Наоборот, для читателя, живущего преимущественно эмоциональной жизнью, нет ничего ярче действительно талантливого художественного произведения, нет ничего ближе для него, ничего понятнее.
Нет никакого сомнения, что и для классов-строителей, и для строительных революционных активных эпох вчувствование в окружающее, в себя самого и т. д. является делом огромной важности, делом столь же важным, как и рациональное понимание. Мало того, можно с уверенностью сказать, что вслед за этим вчувствованием идет и более глубокое рациональное понимание. Этот процесс представится особенно наглядно, если вы прочтете сначала талантливое беллетристическое произведение, а потом талантливую статью критика-публициста по поводу него.
Но из этого нельзя не сделать кое-каких выводов социального характера относительно самой природы тех людей, которые становятся писателями.
В самом деле, какая надобность, чтобы писателями-беллетристами делались люди, обладающие способностью перерабатывать жизнь в ясные формулы? Никакой надобности в этом нет. Поясню примером. Когда совершается какая-нибудь кража, приводят собаку-ищейку. Она обладает необычайно острой формой чувства обоняния, неизмеримо превосходя в этом отношении самого умного следователя.
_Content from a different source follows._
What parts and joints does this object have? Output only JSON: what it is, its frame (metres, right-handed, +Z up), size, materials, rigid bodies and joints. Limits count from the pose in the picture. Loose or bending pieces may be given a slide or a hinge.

Разве мы не посчитали бы сумасшедшим агента, который захотел бы специализироваться на том, чтобы играть роль собаки-ищейки? У него ведь есть другие, гораздо более высокие способы выполнять свои функции. Пусть на меня не обидятся писатели-беллетристы, — я в данном случае не хочу принижать их по сравнению с публицистами.
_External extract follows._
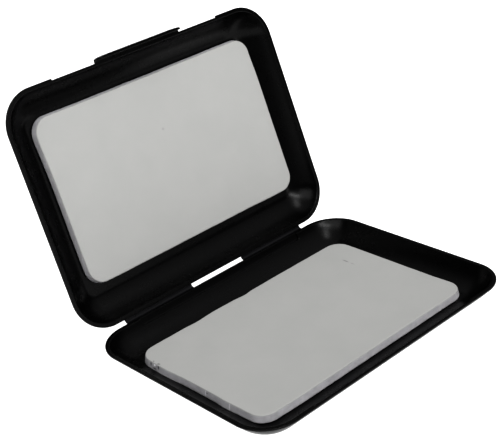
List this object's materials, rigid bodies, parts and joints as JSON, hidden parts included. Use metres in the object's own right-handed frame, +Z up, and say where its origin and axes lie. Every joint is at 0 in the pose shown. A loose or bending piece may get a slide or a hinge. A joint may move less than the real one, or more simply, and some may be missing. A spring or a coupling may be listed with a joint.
{
  "type": "ink pad",
  "caption": "Shallow clamshell case with a moulded living hinge and a latch tab, holding one flat foam pad in the base and one in the lid.",
  "frame": {"origin": "centre of the flat underside of the base", "axes": "+X along the hinge, +Y from the latch edge towards the hinge edge, +Z up out of the open base"},
  "size_m": [0.13, 0.1306, 0.1012],
  "materials": {
    "case": "satin moulded polypropylene, near black",
    "foam": "dry fine-celled white foam, matte",
    "adhesive": "thin double-sided adhesive film"
  },
  "bodies": {
    "base": {"base_tray": "case", "base_adhesive": "adhesive", "base_pad": "foam", "hinge_web_left": "case", "hinge_web_right": "case"},
    "lid": {"lid_tray": "case", "lid_adhesive": "adhesive", "lid_pad": "foam"}
  },
  "joints": [
    {"name": "lid_hinge", "type": "hinge", "parent": "base", "child": "lid", "pos_m": [0, 0.04802, 0.00855], "axis": [-1, 0, 0], "range_deg": [-108, 64], "deforming": ["hinge_web_left", "hinge_web_right"]}
  ]
}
Мой пример не надо брать за установку какой бы то ни было иерархии. Дело просто заключается в различии дарований, предпосылок и способностей. Писателем должен становиться человек, который чувствует, что он только в типичных образах, то есть с неполной рациональной ясностью, но с полной эмоциональной значимостью, может изображать явления жизни; человек, который является типичным исследователем, мыслителем, должен браться за перо беллетриста лишь в том случае, если он натолкнулся на явления, которые не поддаются чисто разумному анализу или относительно которых он уверен, что к этому разумному анализу надо прибавить и «чувствование» данного явления.
И нельзя, конечно, чтобы человек притворялся не могущим четким языком публициста выразить известные явления, если он, на самом деле, выразить их может.
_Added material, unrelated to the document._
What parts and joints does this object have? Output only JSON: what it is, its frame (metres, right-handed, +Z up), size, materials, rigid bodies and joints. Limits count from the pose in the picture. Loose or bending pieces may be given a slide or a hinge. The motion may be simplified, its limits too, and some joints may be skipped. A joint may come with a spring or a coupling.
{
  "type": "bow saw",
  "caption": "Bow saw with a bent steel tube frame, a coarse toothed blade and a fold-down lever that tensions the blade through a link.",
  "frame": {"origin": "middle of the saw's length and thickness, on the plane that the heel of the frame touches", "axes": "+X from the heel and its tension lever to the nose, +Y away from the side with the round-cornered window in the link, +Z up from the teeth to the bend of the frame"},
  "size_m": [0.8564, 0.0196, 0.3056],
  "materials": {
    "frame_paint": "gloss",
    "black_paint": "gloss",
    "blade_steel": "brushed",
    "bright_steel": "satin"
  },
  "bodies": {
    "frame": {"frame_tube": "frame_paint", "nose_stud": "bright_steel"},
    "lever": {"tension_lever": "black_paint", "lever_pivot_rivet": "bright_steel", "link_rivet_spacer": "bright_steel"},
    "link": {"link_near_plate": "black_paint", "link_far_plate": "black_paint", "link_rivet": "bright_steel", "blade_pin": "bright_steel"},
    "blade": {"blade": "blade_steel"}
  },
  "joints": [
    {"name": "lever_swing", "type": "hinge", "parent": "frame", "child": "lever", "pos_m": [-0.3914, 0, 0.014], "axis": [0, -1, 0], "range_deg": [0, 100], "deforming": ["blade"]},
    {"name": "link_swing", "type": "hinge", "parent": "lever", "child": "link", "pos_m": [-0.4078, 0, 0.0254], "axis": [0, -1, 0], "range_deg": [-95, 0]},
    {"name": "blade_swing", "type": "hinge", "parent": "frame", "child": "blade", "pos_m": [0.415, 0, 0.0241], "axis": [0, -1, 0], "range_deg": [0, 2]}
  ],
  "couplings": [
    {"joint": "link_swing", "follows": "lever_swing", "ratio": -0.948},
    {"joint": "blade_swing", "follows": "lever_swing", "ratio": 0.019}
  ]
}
Это и возвращает меня к первому положению: особенно крупными художниками являются те, которые предрасположены отказаться от уяснения жизненных явлений путем перевода их в понятия или считают для себя, во всяком случае, второстепенным подобное занятие и которые, наоборот, предчувствуют, что они могут внести великую организованность в жизнь путем перевода ее явлений на язык образов, непосредственно волнующих человеческое воображение и чувства. Язык образов всегда гораздо сложнее, чем язык понятий; за организацию жизненного материала через образы берутся и должны браться в том случае, когда сознают всю сложность явлений и когда полагают, что сложность эта улетучится без пользы, без настоящего перевода их в ясные понятия, если будет сделана попытка уловить их в таковые. Понимание же всей сложности жизненных положений и стремление уловить ее путем художественного синтеза, а не путем рационального анализа, возникает, по преимуществу, у людей, которые сами обладают значительной внутренней сложностью всей их психической конструкции.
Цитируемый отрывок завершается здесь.